Wednesday, June 6, 2012

Cox Cable Omaha on new warpath against public access TV; a 79¢ subscriber fee bothers it, but a $4.69 "ESPN tax" on every subscriber? Not a problem!

Cox Cable, which for years has been playing fast and loose with its franchise agreement, in respect of community access responsibilities, has finally managed to piss off even normally comatose city officials, who are on the verge of jerking the rug out from under Cox and insisting that it underwrite independent facilities which will not be under Cox's (literally) leaking roof.
     Apparently federal law permits Omaha to collect 5% of Cox's gross revenues in Omaha and to mandate that Cox pay capital costs for public access studios and equipment which will presumably be better than Cox's crappy current facilities.

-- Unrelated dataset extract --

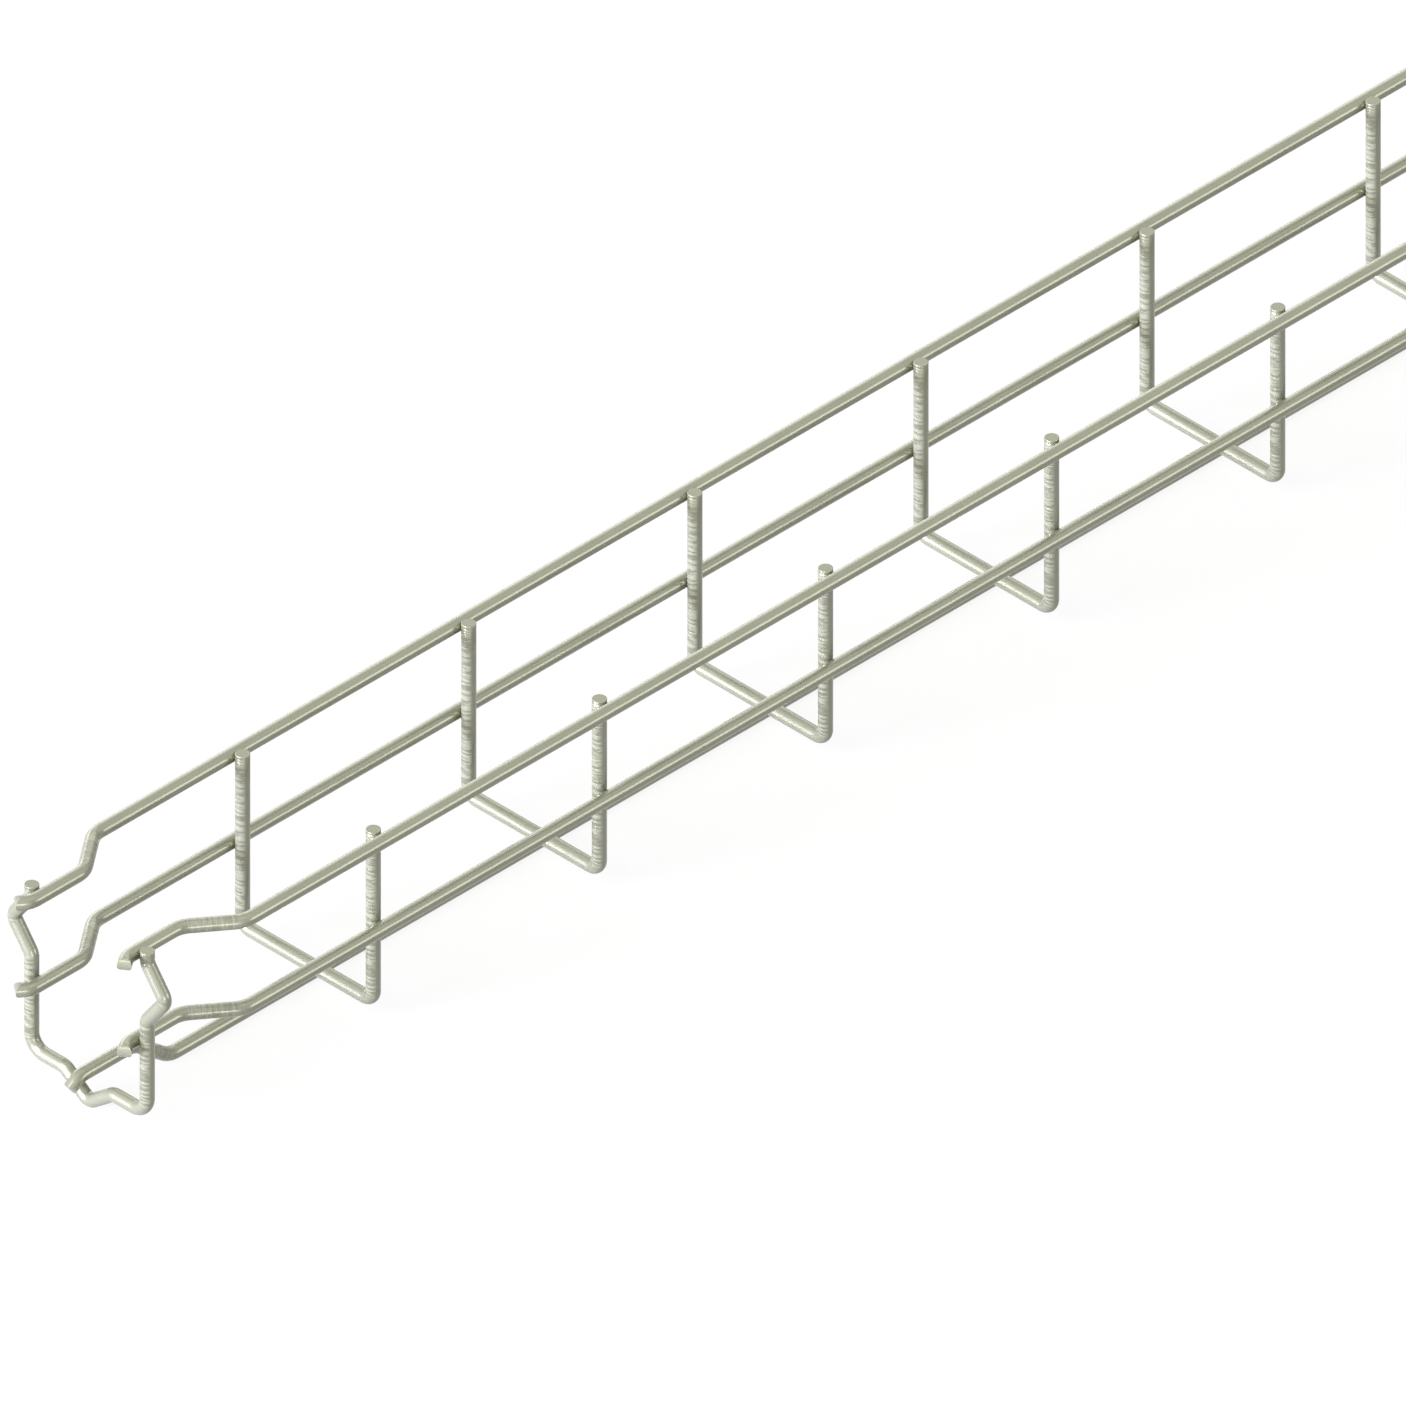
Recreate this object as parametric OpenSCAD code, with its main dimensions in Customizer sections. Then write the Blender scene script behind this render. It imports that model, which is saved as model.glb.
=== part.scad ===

Cox can recover capital costs with a customer service fee, which it estimates as follows, derived from a City consultant's estimate:
...a $0.79 tax on each and every subscriber for each and every month of the ten-year term would be required to fund those costs. Such a fee would be enormously unpopular with Cox’s customers.
Horrors! Less terrifying to Cox is the astronomical cost of ESPN programming, which it imposes on all its customers — even the significant percentage which doesn't watch sports. This is estimated at $4.69 per customer per month, or 6 times more expensive than a small proposed fee for adequate public access television facilities that causes Cox to collapse on its corporate fainting couch:
According to estimates obtained by Sam Schechner and Martin Peers of The Wall Street Journal, ESPN charges cable companies $4.69 per subscriber per month... up 42 percent in the last five years... the average cable channel charges just 26 cents per subscriber per month, up only 24 percent during the same period.
     Those costs are then passed on to the cable customers on their monthly bill. And unfortunately for most, that cost is being shared by all cable customers, not just the sports fans.
     An executive with the company that owns the Starz network recently called ESPN "a tax on every American household."
AKSARBENT actually had to dig up this story itself, as the World-Herald has scantly covered this, being apparently too busy making public record requests for sexually salacious emails by School Board President candidates and then publishing them on its web. AKSARBENT is not used to having to work this hard and it is not amused.

1 comment:

  1. are we surprised. considering cox cable of omaha also bullies KMTV and WOWT from the number of subchannels they can have (many nbc or cbs stations have 2 or more sub-channels, omaha's only has 1)

    COX CABLE of omaha: why cant KMTV or WOWT have antenna tv or bounce tv or Tuff TV or finally in omaha or on 3.2 or 3.3 or 6.3 and why dont u guys at COX butt-out of local tv stations subchannel choices.